Modern buildings do no better: London Arena (capacity 11,000, urinals l94, ladies cubicles 73) is notorious. Meanwhile, queues at the capital's hangar-like night-club, Ministry of Sound - voted worst club toilets for four consecutive years by one clubbing magazine - can last for half an hour. Shamed, the management recently rebuilt the ladies' toilets as part of a pounds 500,000 club refit. There are now full-length mirrors, free cosmetics, an attendant, an expanded vanity area and 16 instead of eight cubicles. And the queues? "Still a mile long," says Bea, 24, who went to the grand opening.

What about shops? Surely if any public building is going to be properly provided with loos it is the department store, lunchtime haunt of the millions of Women Who Love To Browse. Think again, ladies. "I was in Selfridges' basement," recalls 31-year-old Jenny. "It was August, supposedly a quiet month, and the queue for the loo went down a corridor and back into the shop." Eventually she begged to use the staff facilities and, eight months pregnant at the time, a disaster was averted. Beware elsewhere in the store, too: the hair and beauty salon that inhabits the fifth floor boasts, bizarrely, five urinals and four cubicles for men and no facilities for women. Same story on the second floor: ladies' fashions is served by three urinals and two men's cubicles - great for transvestites but no one else.

It is not just the queues that have made ladies' loos a no-go area.
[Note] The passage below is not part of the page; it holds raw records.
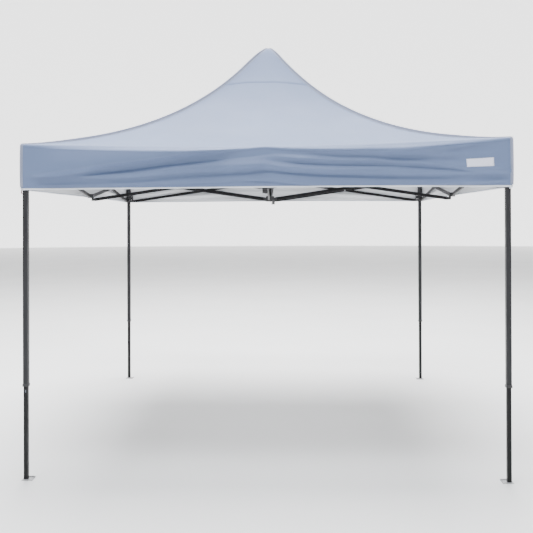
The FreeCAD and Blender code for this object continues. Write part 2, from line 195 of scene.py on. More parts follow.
def cloth_material(name, colour, roughness, sheen, threads=900):
    """Coated polyester: a plain weave along the cloth's UVs, faint clouding and soft creases."""
    made = Finish(name, colour, roughness, sheen=sheen)
    made.set("Specular IOR Level", 0.3)
    made.set("Sheen Roughness", 0.4)
    made.set("Sheen Tint", (0.62, 0.72, 0.95, 1))
    clouds = made.noise(1.7, 4)
    made.colour(made.ramp(clouds, [(0.3, mixed(colour, 0.95)), (0.7, mixed(colour, 1.05))]))
    made.roughness(made.range(made.noise(9, 3), roughness - 0.05, roughness + 0.07))
    made.bump(made.noise(4, 4), 0.004, 0.25)
    made.bump(made.noise(35, 3), 0.0006, 0.25)
    uv = made.add("ShaderNodeUVMap", uv_map="cloth").outputs["UV"]
    split = made.add("ShaderNodeSeparateXYZ")
    made.link(uv, split.inputs["Vector"])
    crossings = []
    for axis in ("X", "Y"):
        turns = made.math("MULTIPLY", split.outputs[axis], threads * math.tau)
        crossings.append(made.math("SINE", turns, 0.0))
    made.bump(made.math("MULTIPLY", *crossings), 0.0002, 0.4)
    return made.material


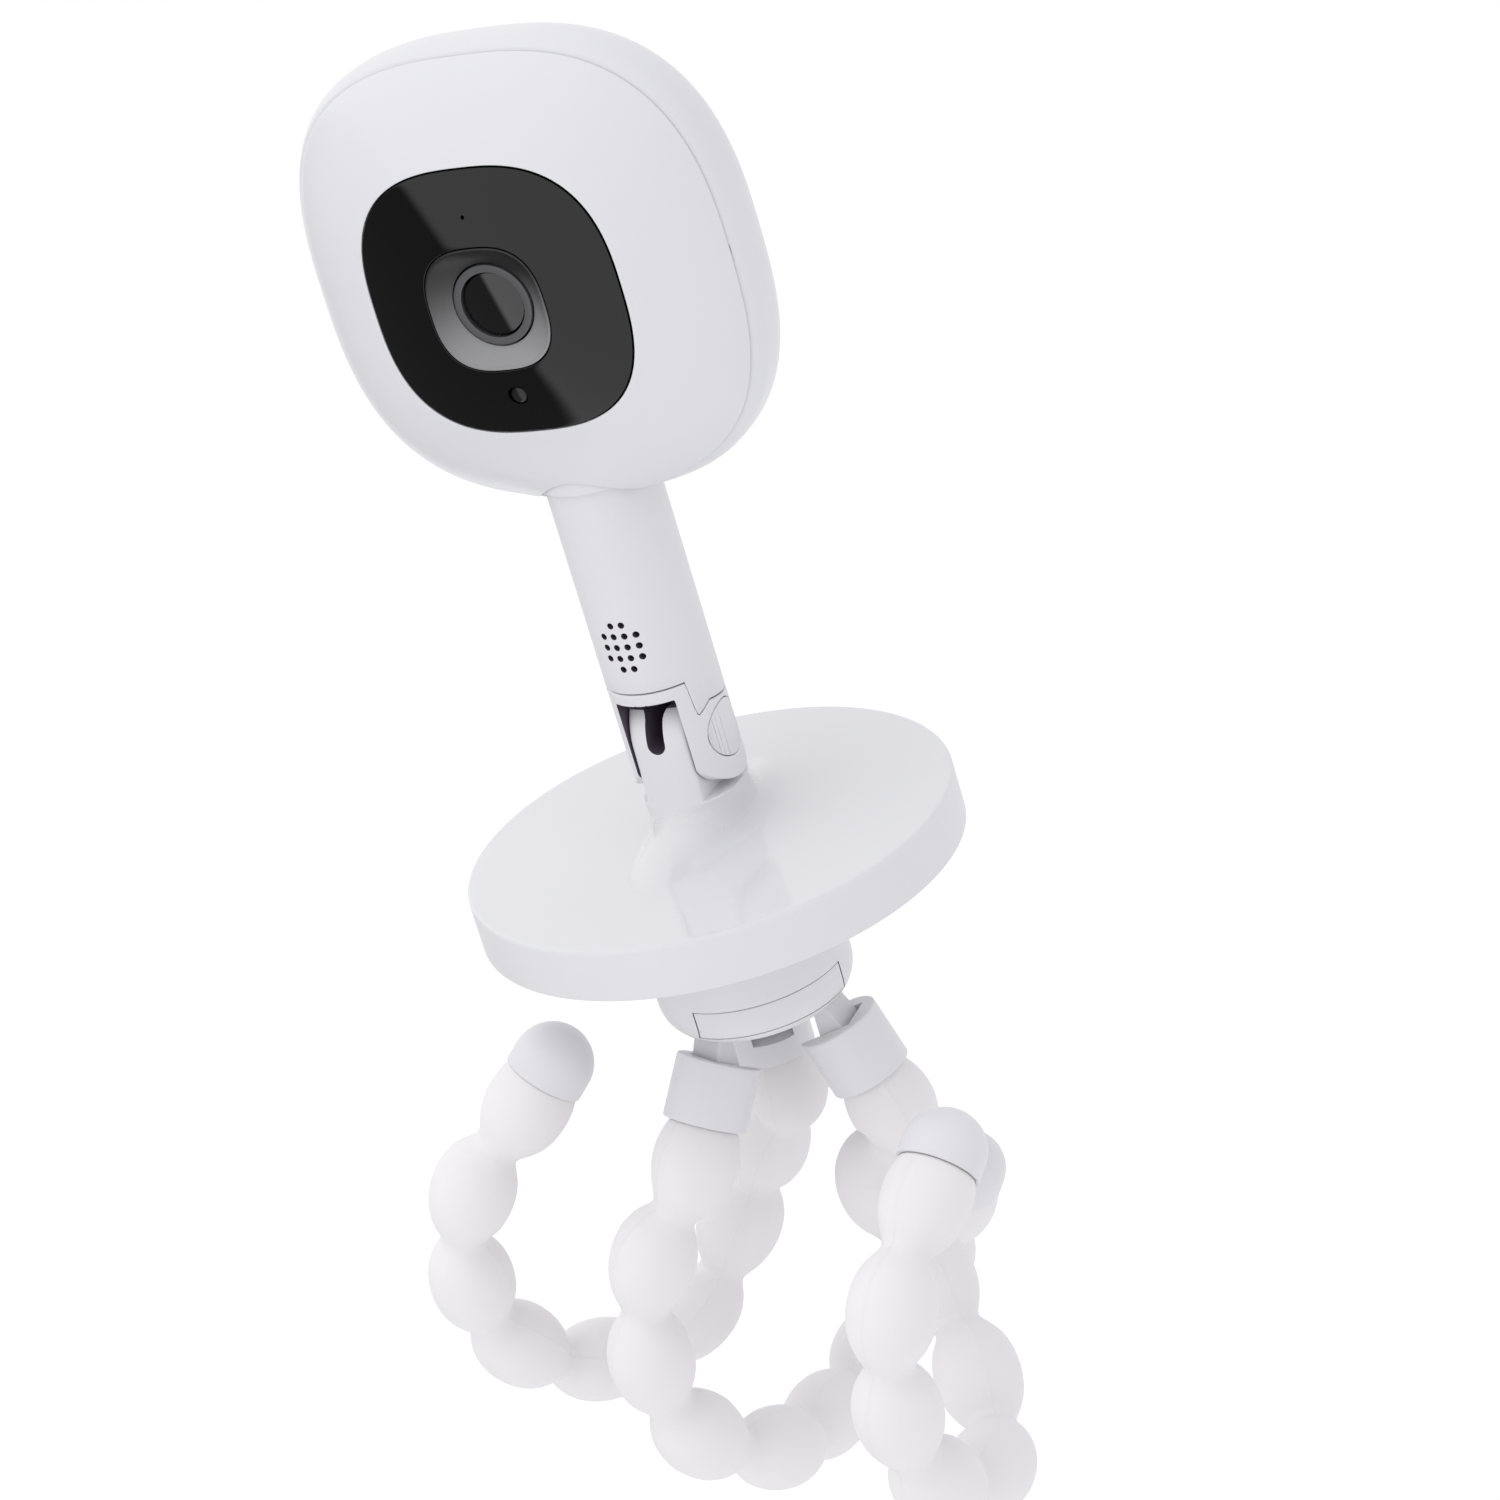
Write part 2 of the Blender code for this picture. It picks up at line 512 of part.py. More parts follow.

The main subsidiary gripe is cubicle sizes. "At the Young Vic," reports a female theatre-goer, "there are four booths in a space designed for two. You have to be totally acrobatic to get in." Even if you do manage to avoid sitting on the sanitary towel disposal unit to close the door, there is nowhere to put your coat and bag. And if you are pregnant? Carrying shopping? Accompanying a child? Please, just stay at home.

Then there is the question of hygiene, not an issue that seems to bother men, judging by the notorious urinal smell that strikes fear and loathing into the hearts of female passers-by. Why do cisterns in public toilets take so long to refill? Why do water-saving taps only spray for three- and-a-half seconds? And why does the queue always impede access to the basins? Says Jenny: "It's the silent glare you get when you don't wash your hands that I can't stand."

Who is to blame for the great ladies' loo crisis? Theatre managers stigmatise the Victorians: "The Victorians obviously thought women didn't go out or didn't go to the loo," says the press officer for the Royal Court, whose pounds 16m lottery allocation is going partly on improving the ladies' loos, which presently number five, compared to nine urinals and three male cubicles. "In Victorian times," says the theatre's project manager, Tony Hudon, "ladies did not drink." Shame on you! For, as every GCSE history student knows, the Victorians were great hygiene pioneers. Who else but the Ladies' Sanitary Association (formerly the Ladies' Association for the Diffusion of Sanitary Knowledge), publisher of such marvellous titles as Wasps have Stings and Beware of Tight Lacing, successfully lobbied for the provision of permanent public toilets for women?

Other commentators blame women themselves, for taking too long and for indulging in the ancient female ritual of going en masse. "What do women do in the toilet?" wonders Jenny, rhetorically. "What are they up to? Eating a sandwich? Taking drugs? They're certainly not having a crap, that's for sure. No woman would have a crap in a public place." Mystifying, too, is women's fear of the automatic public convenience, or APC. A report on women's public conveniences published in 1990 by the Women's Design Service found that "APCs are feared and mistrusted by women users. The main worries are that the automatic cleaning process might start while they are using it or that the doors will fly open." Bizarre!

But enough of blaming the victim, just because women do not possess what Claire Rayner has called "that handy little gadget" which makes peeing so easy for men. And then there are periods, pregnancy, cystitis, lipstick that will not stay on past Act One. Whoever said it was easy being a woman?

The real baddie is, as even Peter Viggers acknowledges, the state. Local authorities are no longer obliged to provide public conveniences, as the management of Harrods knows only too well. "We are the public toilet facilities for the Knightsbridge area of London," says a spokesperson for the store. Hence the introduction, in June 1994, of the "superloos", all complimentary perfume and marble flooring, for which customers (except account holders, disabled people and mothers) pay pounds 1. And the queues? "I'm afraid it can still be a problem."

Government building regulations do not take into account women's greater need. BS 6465, which applies only to businesses in which food and drink are consumed on the premises, specifies that cinemas, for example, should provide three urinals and 12 cubicles per 250 men and only five cubicles for women.

What is to be done? Peter Viggers MP has retired from the fray. "I found myself being greeted with giggles as the ladies' loo man," he says, somewhat ruefully. Direct action can be hazardous: in l990, a feisty Texas gal, fed up queuing for the loo during a country and western concert in Houston, nipped into the men's. "There," she said as she left, relieved, "I left the lid up, just like y'all like it." Regrettably, an off-duty police officer heard her boast and she ended up in court.

While women shy away from the ultimate threat - pissing in public, like men - the situation looks bleak. And gents, now you know why ladies always cross their legs.